Aux côtés des artisans, le couple s’est d’abord attelé aux travaux de première nécessité pour isoler la maison et améliorer le confort. « Au début, je ne me sentais pas capable de faire toute seule, j’appelais souvent pour avoir un conseil, pour être rassurée », avoue Adèle. « Nous avons trouvé la logique de la maison. Cela va changer notre qualité de vie et celle des autres, car nous pourrons bien mieux recevoir nos amis », ajoute Thomas.

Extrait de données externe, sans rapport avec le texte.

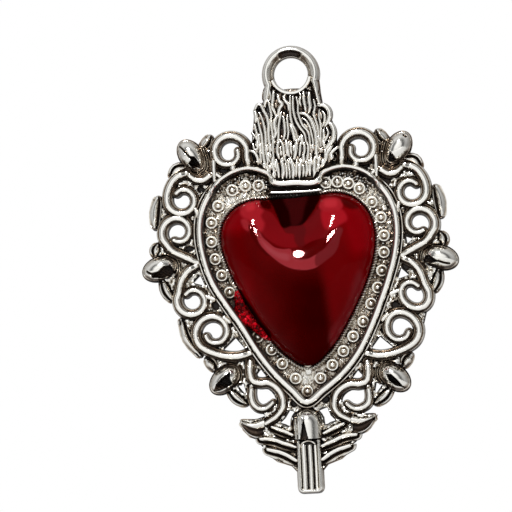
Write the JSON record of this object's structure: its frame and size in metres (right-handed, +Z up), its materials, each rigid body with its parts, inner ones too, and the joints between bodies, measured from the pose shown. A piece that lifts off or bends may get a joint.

Après l’isolation de tout le grenier en tiges de chanvre cet hiver, le chantier a pris un autre virage au printemps. « Ils sont très impliqués ; l’intérêt de ces chantiers participatifs est vraiment réel car il faut rendre les choses faisables. On avance et on trouve des solutions ensemble », souligne Wilfried. « Notre objectif, c’est vraiment d’autonomiser l’habitant pour qu’il reprenne la main sur son habitat ». Une démarche que soutient « Terres de Liens » : « Qu’il s’agisse d’alimentation ou de logement, nous cherchons en fait à créer un réseau d’entrepreneurs responsables et de citoyens engagés à l’échelon local », conclut Louis Bignand.
Partir de l’habitat pour « faire ensemble » et « faire société », une démarche qui constitue aujourd’hui un véritable enjeu économique et social.